A Pediatra
- José Carlos Aquino de Campos Velho

- 3 de abr. de 2024
- 2 min de leitura
"O mundo está farto de ódio."
Mahatma Gandhi
Cecília é uma pediatra bem sucedida. Formada em uma escola médica de primeira grandeza, filha de um médico superespecialista - um endocrinologista pediátrico que se especializou em cuidar de crianças portadoras de diabetes... e de suas mães. Cecília, porém, tem uma característica pouco habitual em pediatras - ela não gosta de crianças, nem de doentes. Ela não gosta de ser médica. A palavra ódio não chega a ser um exagero.
Especialista em Neonatologia, ela é tecnicamente competente: faz o que deve ser feito, de maneira segura e tranquila. Recebe os bebês de uma obstetra bem conceituada de São Paulo e atende casos simples em seu consultório. Não tem nenhuma paciência com doentes crônicos ou situações mais complexas. Encaminha as crianças para os especialistas diante de qualquer dificuldade. O pai representa o contrário: afetuoso, cuidadoso, disponível. Mães de crianças com diabetes demandam muito orientações médicas e se informam sobre a doença - o pai explica tudo minuciosamente, sobre diagnósticos, tratamentos e expectativas. Cecília as chama, pejorativamente, de mães-pâncreas.
A medicalização da gestação e do parto
Na primeira parte do livro, parece que o foco da narrativa vai ser relativo à questões biomédicas. Sem muito esforço, percebe-se que a obstetra não tem grandes pruridos no que tange ao grande número de cesáreas que executa. Sabe-se que o índice de cesarianas no Brasil é alarmante. O livro não se propõe a nenhuma discussão neste aspecto, fato que chega a causar certo desconforto. Não é este o objeto do livro. A humanização do parto é vista de maneira jocosa e pejorativa por Cecília. Mas é nesta brecha que surge um concorrente que tem uma postura mais liberal em relação ao parto, à presença de doulas no acompanhamento da gestação e na sala de parto e a possibilidade de olhares não convencionais ao ciclo gravídico-puerperal. Estas estratégias abrigam-se dentro de um olhar mais humanizado para a gravidez e o nascimento e podem ter surgido pela tecnologização e medicalização cada vez maior destes fenômenos, abordados atualmente quase como se se tratassem de patologias. A frieza e o distanciamento dos médicos, uma capacidade precária para o diálogo, para a compreensão dos valores da mulher grávida e para o compartilhamento de decisões gerou um espaço vazio que acabou sendo ocupado por outros profissionais - e curiosos - que poderiam contribuir positivamente - ou negativamente - neste momento tão significativo da vida. Cecília, por certo, não se agrada de nada disso.
A vertigem
Porém o livro vai aos poucos se distanciando das questões médicas e vai se aproximando da vida pessoal da pediatra. E a trama vai se condensando cada vez mais, em uma espiral de insanidades, relacionamentos abusivos, traições - um enredo tecido de mentiras e desprezo pelas relações humanas.
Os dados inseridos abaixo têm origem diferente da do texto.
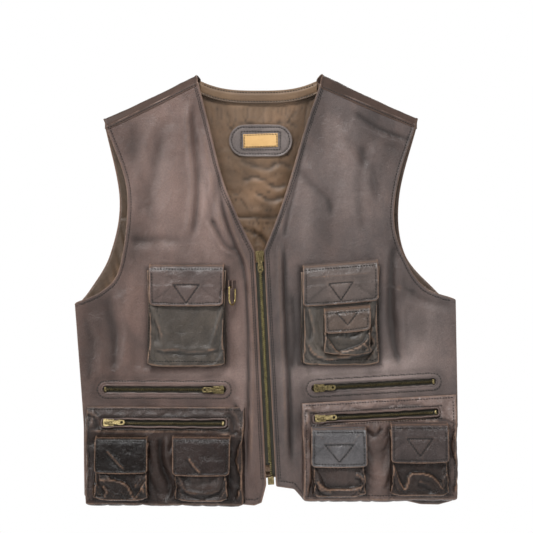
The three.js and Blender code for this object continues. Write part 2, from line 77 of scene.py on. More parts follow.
SIDES = {
    "left": {
        "sign": -1,
        "centre": [(-6, 7), (1, 34), (-16.5, 389), (-42, 441), (-66, 500), (-87, 582), (-104, 648)],
        "side": [(-268, 4), (-278, 16), (-279, 125), (-293, 310), (-253, 327), (-226, 358)]
        + [(-213, 435), (-216, 498), (-246, 580)],
        "hem": [(-214, 4), (-41, 4), (-17, 2), (-5, 7)],
        "seam": [(-111, 649), (-245, 579)],
        "ridge": [(-105.5, 658.5), (-249, 590)],
    },
    "right": {
        "sign": 1,
        "centre": [(16, 31), (15, 34), (-3.5, 389), (15, 435), (32, 484), (58, 570), (83, 644)],
        "side": [(286, 8), (290, 47), (294, 131), (291, 316), (245, 333), (216, 372)]
        + [(197, 430), (204, 500), (231, 583)],
        "hem": [(16, 31), (43, 27), (57, 11), (206, 10), (236, 3), (264, 2), (286, 8)],
        "seam": [(87, 643), (230, 582)],
        "ridge": [(85.5, 660), (233, 591)],
    },
}
BACK_EDGES = {
    "left": [(-277, 8), (-279, 125), (-292, 306), (-268, 335), (-239, 385), (-225, 465)]
    + [(-247, 583)],
    "right": [(288, 14), (293, 131), (291, 306), (257, 335), (213, 385), (205, 465), (232, 583)],
}
BACK_NECK = {"left": -100, "right": 78, "middle": 636, "point": 651}
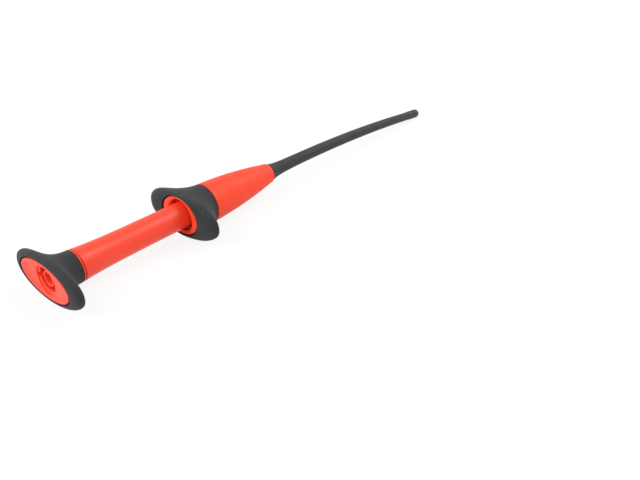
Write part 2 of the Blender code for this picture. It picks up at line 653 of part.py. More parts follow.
def add_drive_line(plunger, frame, crimp_end):
    """Rod in the plunger, the coupler on its end and the cable through the shaft."""
    rod_start = crimp_end - ROD_GRIP
    rod = [(rod_start, 0.0), (rod_start, ROD_RADIUS), (ROD_END_STATION, ROD_RADIUS),
           (ROD_END_STATION, 0.0)]
    add_piece("drive_rod", turn(rod, WIRE_SIDES * 2, closed=False), plunger, rod_start, STEEL, 0.3, 1.0)
    rod_hole = ROD_RADIUS + FINE_GAP
    cable_hole = CABLE_RADIUS + FINE_GAP
    cable_start = COUPLER_END - ROD_GRIP
    coupler = [
        (ROD_END_STATION + FINE_GAP, 0.0),
        (ROD_END_STATION + FINE_GAP, rod_hole),
        (COUPLER_START, rod_hole),
        (COUPLER_START, COUPLER_RADIUS),
        (COUPLER_END, COUPLER_RADIUS),
        (COUPLER_END, cable_hole),
        (cable_start - FINE_GAP, cable_hole),
        (cable_start - FINE_GAP, 0.0),
    ]
    add_piece("rod_coupler", turn(coupler, WIRE_SIDES * 2, closed=False), plunger, COUPLER_START,
              BRASS, 0.3, 1.0)
    end = SHAFT_LENGTH + NOSE_LENGTH - JAW_SETBACK - JAW_LENGTH - 2 * SEAT_GAP - CARRIER_LENGTH
    straight = np.linspace(cable_start, HANDLE_END, 12)
    centres = [(x, 0.0, 0.0) for x in straight]
    for distance in np.linspace(0.0, end, 26)[1:]:
        x, z, _ = shaft_point(distance)
        centres.append((x, 0.0, z))
    centres = np.array(centres)
    sideways = np.tile((0.0, 1.0, 0.0), (len(centres), 1))
    add_piece("drive_cable", sweep(centres, sideways, CABLE_RADIUS, WIRE_SIDES), frame, HANDLE_END,
              STEEL, 0.4, 1.0)


def shaft_ring(distance, radius, sides):
    """Ring of points square to the shaft at a distance from the handle's front face."""
    x, z, slope = shaft_point(distance)
    ring = flat_ring(0.0, radius, angles(sides))
    up = ring[:, 2].copy()
    ring[:, 0] = x + up * math.sin(slope)
    ring[:, 2] = z + up * math.cos(slope)
    return ring


def sleeve_radius(distance):
    """Outside of the shaft: a slow taper with a flare that fades away from the handle."""
    share = distance / SHAFT_LENGTH
    taper = SHAFT_REAR_RADIUS + (SHAFT_TIP_RADIUS - SHAFT_REAR_RADIUS) * share
    return taper + (SHAFT_BASE_RADIUS - SHAFT_REAR_RADIUS) * math.exp(-distance / SHAFT_FLARE_FADE)


def add_shaft(frame):
    """Soft sleeve of the shaft, and the slippery liner that the cable runs in."""
    stations = list(SEAT_GAP + SHAFT_FLARE_FADE * np.array([0.0, 0.25, 0.55, 0.9, 1.4, 2.0, 2.8]))
    stations += list(np.linspace(stations[-1], SHAFT_LENGTH, 19)[1:])
    root = SHAFT_ROOT_LENGTH - SEAT_GAP
    rings = [shaft_ring(-root, SHAFT_ROOT_RADIUS, SMALL_SIDES),
             shaft_ring(SEAT_GAP, SHAFT_ROOT_RADIUS, SMALL_SIDES)]
    rings += [shaft_ring(d, sleeve_radius(d), SMALL_SIDES) for d in stations]
    bore = [-root] + list(np.linspace(SHAFT_STRAIGHT, SHAFT_LENGTH, 14))
    rings += [shaft_ring(d, SHAFT_BORE_RADIUS, SMALL_SIDES) for d in reversed(bore)]
    add_piece("flex_sleeve", loft(rings, closed=True), frame, HANDLE_END, CHARCOAL, 0.6)
    start = LINER_START - HANDLE_END
    end = SHAFT_LENGTH - NOSE_ROOT_LENGTH - SEAT_GAP
    stations = [start] + list(np.linspace(SHAFT_STRAIGHT, end, 14))
    sides = WIRE_SIDES * 2
    rings = [shaft_ring(d, SHAFT_BORE_RADIUS - FINE_GAP, sides) for d in stations]
    rings += [shaft_ring(d, LINER_BORE_RADIUS, sides) for d in reversed(stations)]
    add_piece("shaft_liner", loft(rings, closed=True), frame, HANDLE_END, WHITE, 0.4)


def add_nose(tip):
    """Hard nose in the end of the sleeve, with a mouth wide enough for the spreading pincers."""
    phi = angles(SMALL_SIDES)
    rings = [flat_ring(x, radius, phi) for x, radius in nose_outline()]
    for share in (1.0, 0.5, 0.0):
        half_width = NOSE_BORE_RADIUS + (MOUTH_HALF_WIDTH - NOSE_BORE_RADIUS) * share
        station = NOSE_LENGTH * share
        rings.append(flat_ring(station, oval_radius(phi, half_width, NOSE_BORE_RADIUS), phi))
    rings.append(flat_ring(-NOSE_ROOT_LENGTH, NOSE_BORE_RADIUS, phi))
    add_piece("nose_tip", loft(rings, closed=True), tip, 0.0, CHARCOAL, 0.45)


def add_pincers(tip):
    """Carrier on the cable's end, and two spring wires whose hooks cross at their ends."""
    hinge = NOSE_LENGTH - JAW_SETBACK - JAW_LENGTH
    carrier_end = hinge - SEAT_GAP
    carrier_start = carrier_end - CARRIER_LENGTH
    slide = add_empty("pincer_slide", (carrier_start, 0, 0), tip)
    edge = CARRIER_RADIUS / 3
    outline = [
        (carrier_start, 0.0),
        (carrier_start, CARRIER_RADIUS - edge),
        (carrier_start + edge, CARRIER_RADIUS),
        (carrier_end, CARRIER_RADIUS),
        (carrier_end, 0.0),
    ]
    bm = turn(outline, WIRE_SIDES * 2, closed=False)
    carrier = add_piece("pincer_carrier", bm, slide, carrier_start, STEEL, 0.3, 1.0)
    carrier.location = (0, 0, 0)
    hook_start = JAW_LENGTH - JAW_WIRE_RADIUS - JAW_HOOK_LENGTH
    for name, side in (("pincer_left", 1), ("pincer_right", -1)):
        centres = [(0.0, 0.0), (hook_start * 0.5, 0.0), (hook_start, 0.0)]
        steps = 5
        for step in range(1, steps + 1):
            angle = step / steps * math.pi / 2
            centres.append((hook_start + JAW_HOOK_LENGTH * math.sin(angle),
                            -JAW_HOOK_LENGTH * (1 - math.cos(angle))))
        centres = np.array([(x, side * y, 0.0) for x, y in centres])
        upright = np.tile((0.0, 0.0, 1.0), (len(centres), 1))
        jaw = add_piece(name, sweep(centres, upright, JAW_WIRE_RADIUS, WIRE_SIDES), slide, 0.0,
                        STEEL, 0.25, 1.0)
        jaw.location = (hinge - carrier_start, side * JAW_SIDE_OFFSET, side * JAW_HEIGHT_OFFSET)


for old in list(bpy.data.objects):
    bpy.data.objects.remove(old)

clip_frame = add_empty("clip_frame", (-MIDDLE_STATION, 0, AXIS_HEIGHT))
plunger_slide = add_empty("plunger_slide", (0, 0, 0), clip_frame)
tip_x, tip_z, tip_slope = shaft_point(SHAFT_LENGTH)
tip_frame = add_empty("tip_frame", (tip_x, 0, tip_z), clip_frame, tip_slope)

add_handle(clip_frame)
add_finger_guard(clip_frame)
add_bush(clip_frame)
add_spring_seat(clip_frame)
add_spring(clip_frame)
add_shaft(clip_frame)
add_nose(tip_frame)

add_plunger_tube(plunger_slide)
add_thumb_grip(plunger_slide)
add_end_plate(plunger_slide)
CRIMP_END = add_socket(plunger_slide)
add_stop_collar(plunger_slide)
add_drive_line(plunger_slide, clip_frame, CRIMP_END)

add_pincers(tip_frame)
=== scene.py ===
"""Looks of a plunger test clip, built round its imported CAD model, in metres."""
import math

import bmesh
import bpy
import numpy as np
from mathutils import Matrix, Vector


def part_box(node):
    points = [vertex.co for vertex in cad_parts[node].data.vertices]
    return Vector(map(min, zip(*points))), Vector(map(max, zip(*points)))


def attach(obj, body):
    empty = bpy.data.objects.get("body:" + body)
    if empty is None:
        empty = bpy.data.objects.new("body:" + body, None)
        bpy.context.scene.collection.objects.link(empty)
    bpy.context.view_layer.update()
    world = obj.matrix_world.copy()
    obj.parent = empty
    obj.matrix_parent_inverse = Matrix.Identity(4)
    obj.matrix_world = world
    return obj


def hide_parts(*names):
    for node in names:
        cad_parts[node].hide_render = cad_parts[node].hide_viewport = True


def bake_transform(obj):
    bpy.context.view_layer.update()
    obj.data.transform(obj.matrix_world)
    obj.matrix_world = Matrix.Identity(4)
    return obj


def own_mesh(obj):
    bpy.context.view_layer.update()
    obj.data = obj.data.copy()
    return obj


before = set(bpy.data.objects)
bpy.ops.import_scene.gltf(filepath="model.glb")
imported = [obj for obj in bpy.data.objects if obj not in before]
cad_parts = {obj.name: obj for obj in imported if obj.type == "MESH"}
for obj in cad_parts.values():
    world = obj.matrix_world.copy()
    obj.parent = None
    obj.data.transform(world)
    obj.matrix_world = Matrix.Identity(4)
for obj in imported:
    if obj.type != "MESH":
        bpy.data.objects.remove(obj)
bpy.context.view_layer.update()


# Handle barrel
# The red grip body of the clip, injection moulded in one piece. An oval collar at its rear shows
# in the finger guard, its inside is bored for the plunger, and the shaft leaves through its front.

barrel_low, barrel_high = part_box("handle_body")
guard_low, guard_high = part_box("finger_guard")
axis_height = (barrel_low.z + barrel_high.z) / 2
collar_face = barrel_low.x
barrel_front = barrel_high.x
seat_clearance = 0.0003
barrel_seam = guard_high.x + seat_clearance
collar_half_width = barrel_high.y
collar_half_height = 0.007
collar_thickness = 0.0015
collar_edge = 0.0004
neck_radius = 0.0066
seam_radius = (barrel_high.z - barrel_low.z) / 2
middle_radius = 0.00623
front_radius = 0.00375
front_rounding = 0.00035
seam_rounding = 0.00012
hole_radius = 0.006
hole_depth = 0.008
hole_bevel = 0.0005
hole_edge = 0.0001
hole_edge_out = 0.4 * hole_edge
bore_radius = 0.0056
bore_end = collar_face + 0.0228
key_groove_radius = 0.00615
key_groove_half_width = 0.001
chamber_radius = 0.00505
chamber_end = barrel_front - 0.0128
cavity_radius = 0.00335
cavity_end = barrel_front - 0.0047
root_hole_radius = 0.0027


def round_the_axis(count, stretch=1.0):
    """Angles from +Y towards +Z, once round: atan2(sin t, stretch cos t) for equal steps of t."""
    t = np.arange(count) * 2 * np.pi / count
    return np.arctan2(np.sin(t), stretch * np.cos(t))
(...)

A dra. Cecília não representa nenhum médico em particular, mas provavelmente um mosaico de várias pessoas. O leitor provavelmente identificará características de um ou outro médico, real ou imaginário, na figura cruel da pediatra. Vale a leitura. Andrea Del Fuego (pseudônimo de Andréa Fátima dos Santos) , a autora , é filósofa, paulista e vencedora do prêmio José Saramago, com o romance "Os Malaquias".